Nino Hanjes, der heute 150 gut ausgebildeten Handwerkern und Technikern in Varaždin und einem zehnköpfigen Management-Team in Wien-Liesing Arbeit gibt, erinnert sich: "Ohne Übertreibung, wir waren am Anfang schon arm. Meine ersten Fußballschuhe habe ich vom Fußballverein in Vösendorf geschenkt bekommen."

Ein schönes Beispiel für gelungene Integration. Hanjes vergisst nicht, sich zu bedanken: Bei seinen Trainern, Lehrern, Mitschüler und nicht zuletzt beim Chef seines tüchtigen Vaters. Sie gaben ihm eine faire Chance – und er hat sie eindrucksvoll genützt. Heute fährt Hanjes für Österreich und auch für Kroatien eine Export-Quote von 70 Prozent ein.

Und das soll noch lange nicht das Ende der Hanjes-Fahnenstange sein. Aufgrund der guten Auftragslage wird in seinem Werk in Varaždin in zwei Schichten gearbeitet, auch am Samstag, bis Mittag.

Ein Blick in die Produktion beweist, warum der Name Hanjes selbst bei namhaften Konzernen als Premium-Lieferant gehandelt wird: Hier technisch aufwendig und mit viel Fingerspitzengefühl hergestellte Edelstahl-Handläufe für eine Luxus-U-Bahn in einem Golf-Staat, dort Bestandteile für eine fahrende Kläranlage, die in Deutschland entwickelt wurde. Und auch das eine oder andere schöne Ersatzteil für die Wiener U-Bahn liegt hinten auf Lager.

Der Weg des 50-jährigen Entrepreneurs war gewiss nicht vorgezeichnet. Nach der Matura hat er an der WU drei Jahre lang Betriebswirtschaft studiert, um für sich zu erkennen, dass er nicht über Wirtschaft reden, sondern eine reale Firma gründen möchte.

"Den ersten Auftrag haben mein Vater und ich im Jahr 1992 von der Firma erhalten, in der mein Vater angestellt war", erinnert sich der Gründer. "Weil ich garantiert habe, dass wir um zehn Prozent billiger produzieren werden."

Damals haben die Hanjes mit gebraucht gekauften Werkzeugen in einer Garage im 23. Bezirk gewerkt.
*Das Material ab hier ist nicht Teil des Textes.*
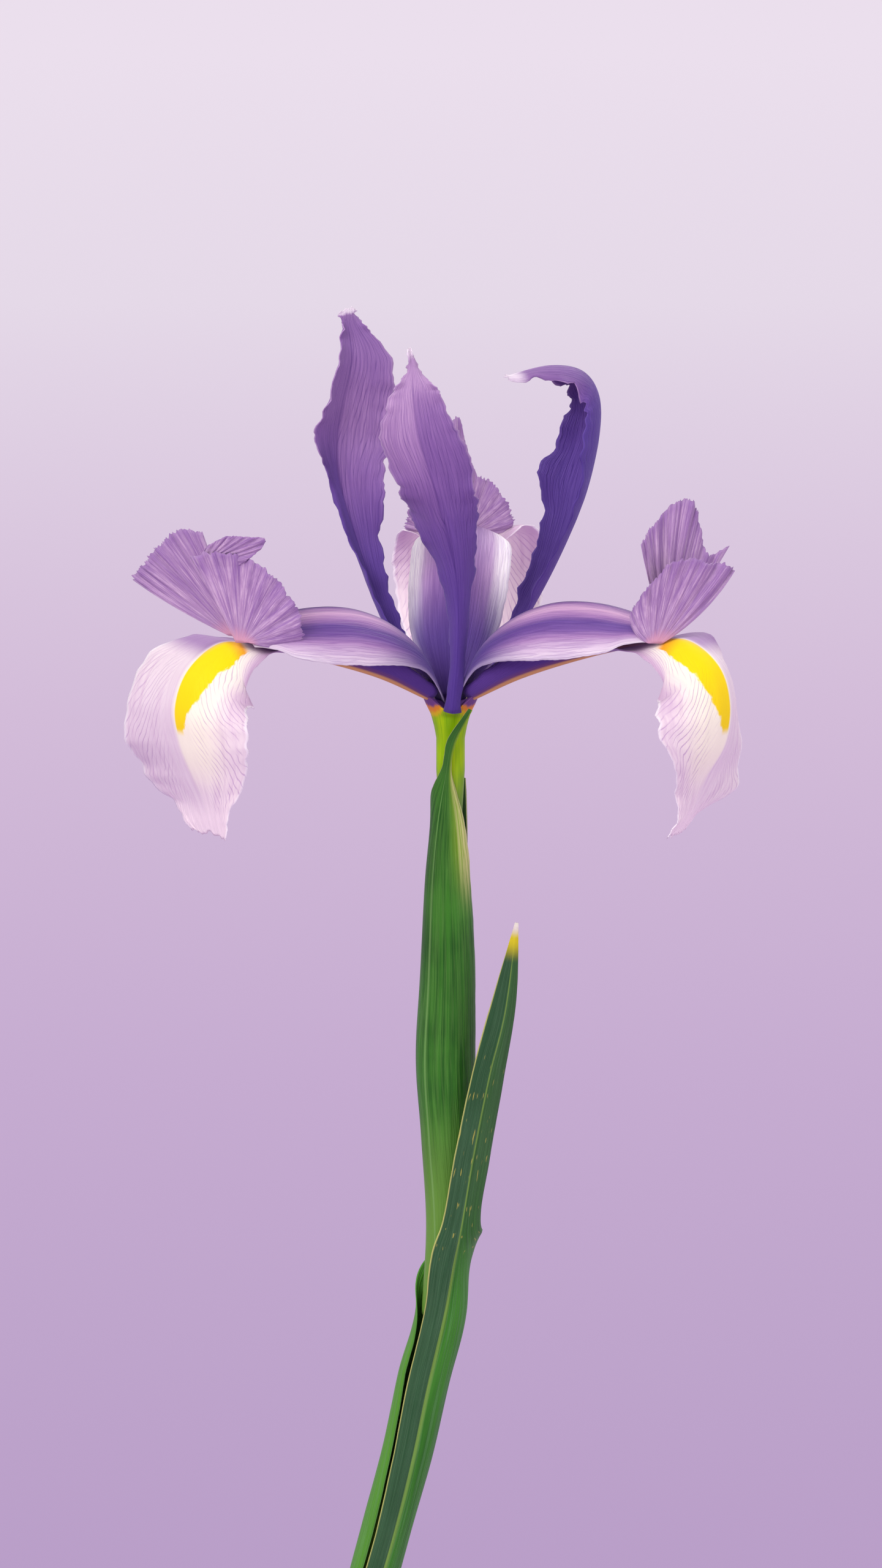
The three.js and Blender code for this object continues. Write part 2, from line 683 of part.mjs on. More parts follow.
export default iris;
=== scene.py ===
# A cut Dutch iris in a plain bud vase.
# The vase, stem, petals, bracts and leaf are built here as fine skins over the fixed model in the frame.
# Stations, rays and profiles are in millimetres; Blender's own lengths are in metres.
import math

import bmesh
import bpy
from mathutils import Matrix, Vector, noise


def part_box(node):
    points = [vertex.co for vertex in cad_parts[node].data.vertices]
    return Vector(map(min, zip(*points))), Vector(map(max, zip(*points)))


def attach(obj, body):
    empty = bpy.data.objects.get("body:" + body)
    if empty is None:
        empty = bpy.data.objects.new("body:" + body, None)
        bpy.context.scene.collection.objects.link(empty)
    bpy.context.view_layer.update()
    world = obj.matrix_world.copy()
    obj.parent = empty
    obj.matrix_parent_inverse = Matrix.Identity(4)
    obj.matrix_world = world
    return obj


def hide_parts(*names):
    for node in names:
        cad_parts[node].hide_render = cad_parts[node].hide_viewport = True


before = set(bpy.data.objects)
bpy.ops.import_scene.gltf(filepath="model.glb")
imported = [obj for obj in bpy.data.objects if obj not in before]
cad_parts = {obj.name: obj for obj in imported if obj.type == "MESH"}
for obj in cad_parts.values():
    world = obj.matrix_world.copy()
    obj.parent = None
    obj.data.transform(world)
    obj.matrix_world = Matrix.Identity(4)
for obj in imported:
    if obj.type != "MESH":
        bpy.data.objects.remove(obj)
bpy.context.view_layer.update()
print("frame loaded:", len(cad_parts), "nodes")

mm = 0.001


# Where the flower stands.

tubeLow, tubeHigh = (Vector(corner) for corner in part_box("ovary_tube"))
vaseLow, vaseHigh = (Vector(corner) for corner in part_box("vase"))
mouthRise = 1.6 * mm  # the tube's rim stands this far above the flower's base
flowerBase = Vector(((tubeLow.x + tubeHigh.x) / 2, (tubeLow.y + tubeHigh.y) / 2, tubeHigh.z - mouthRise))


def along(values, share):  # Catmull-Rom value at a share of a list of evenly spaced numbers
    last = len(values) - 1
    place = min(max(share, 0.0), 1.0) * last
    i = min(int(place), last - 1)
    t = place - i
    a, b = values[i], values[i + 1]
    before = values[i - 1] if i > 0 else 2 * a - b
    after = values[i + 2] if i < last - 1 else 2 * b - a
    slopeA, slopeB, rise = (b - before) / 2, (after - a) / 2, b - a
    return a + t * (slopeA + t * (3 * rise - 2 * slopeA - slopeB + t * (slopeA + slopeB - 2 * rise)))


def smooth(low, high, x):
    t = min(max((x - low) / (high - low), 0.0), 1.0)
    return t * t * (3 - 2 * t)


# Shader maths.


class Socket:  # one output of a material's nodes, so that shader maths reads as an expression
    def __init__(self, tree, out=None):
        self.tree = tree
        self.out = out

    def node(self, kind, settings=None, inputs=None, output=0):
        made = self.tree.nodes.new(kind)
        for name, value in (settings or {}).items():
            if name == "stops":
                self.setStops(made.color_ramp, value)
            else:
                setattr(made, name, value)
        for key, value in (inputs or {}).items():
            if isinstance(value, Socket):
                self.tree.links.new(value.out, made.inputs[key])
            else:
                made.inputs[key].default_value = value
        return Socket(self.tree, made.outputs[output])

    def setStops(self, ramp, stops):
        while len(ramp.elements) < len(stops):
            ramp.elements.new(0.5)
        for element, (place, colour) in zip(ramp.elements, stops):
            element.position = place
            element.color = colour

    def maths(self, operation, *values):
        return self.node("ShaderNodeMath", {"operation": operation}, dict(enumerate(values)))

    def __add__(self, other):
        return self.maths("ADD", self, other)

    __radd__ = __add__

    def __sub__(self, other):
        return self.maths("SUBTRACT", self, other)

    def __rsub__(self, other):
        return self.maths("SUBTRACT", other, self)

    def __mul__(self, other):
        return self.maths("MULTIPLY", self, other)

    __rmul__ = __mul__

    def __truediv__(self, other):
        return self.maths("DIVIDE", self, other)

    def __pow__(self, other):
        return self.maths("POWER", self, other)

    def __abs__(self):
        return self.maths("ABSOLUTE", self)

    def fract(self):
        return self.maths("FRACT", self)

    def step(self, low, high):  # 0 below low, 1 above high, smooth between
        limits = {"Value": self, "From Min": low, "From Max": high}
        return self.node("ShaderNodeMapRange", {"interpolation_type": "SMOOTHSTEP"}, limits)

    def band(self, low, high, soft):
        return self.step(low - soft, low + soft) * (1 - self.step(high - soft, high + soft))

    def ramp(self, *stops):
        return self.node("ShaderNodeValToRGB", {"stops": stops}, {"Fac": self})

    def blend(self, below, above, mode="MIX"):  # colours, with this socket as the share of the one above
        inputs = {0: self, 6: below, 7: above}
        return self.node("ShaderNodeMix", {"data_type": "RGBA", "blend_type": mode}, inputs, 2)

    def vector(self, x, y, z=0.0):
        return self.node("ShaderNodeCombineXYZ", None, {0: x, 1: y, 2: z})

    def grain(self, where, scale=1.0, detail=3.0, roughness=0.5, distortion=0.0):
        texture = {"Scale": scale, "Detail": detail, "Roughness": roughness, "Distortion": distortion}
        return self.node("ShaderNodeTexNoise", None, {"Vector": where, **texture})

    def attribute(self, name):
        return self.node("ShaderNodeAttribute", {"attribute_name": name}, None, "Fac")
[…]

Was für eine Entwicklung! Der computergesteuerte Maschinenpark in Varaždin ist topmodern und dank der langjährigen Erfahrung auch für Spezialaufträge gerüstet.

Vergleich macht sicher

Im Jahr 2003 hat sich Nino Hanjes dazu entschieden, seine Produktion in die Heimat seiner Eltern zu verlegen. Und an dieser Stelle sollten die Sonntagsredner in Politik und Wirtschaftskammer ihre Ohren spitzen.

Hanjes bekommt in der Region rund um Varaždin viel leichter gut ausgebildete und auch hoch motivierte Mitarbeiter als in Wien: "Ich muss nur darauf achten, dass ich sie nicht demotiviere." Und er kann in Kroatien auf ein wesentlich transparenteres Steuersystem vertrauen als in Österreich: "Je mehr investiert und Arbeitsplätze geschaffen werden, umso niedriger ist hier der Gewinn-Steuersatz."

Beim Fotografieren fällt auf: Der Unternehmer sucht nicht das Blitzlicht, stolz ist er schon. Auch darauf, dass er gemeinsam mit seinem Team soeben einen großen Auftrag aus den USA an Land gezogen hat. Und dass er in Kürze 50 weitere Mitarbeiter aufnehmen kann. Sein Erfolgslauf scheint an dieser Stelle noch nicht zu Ende zu sein.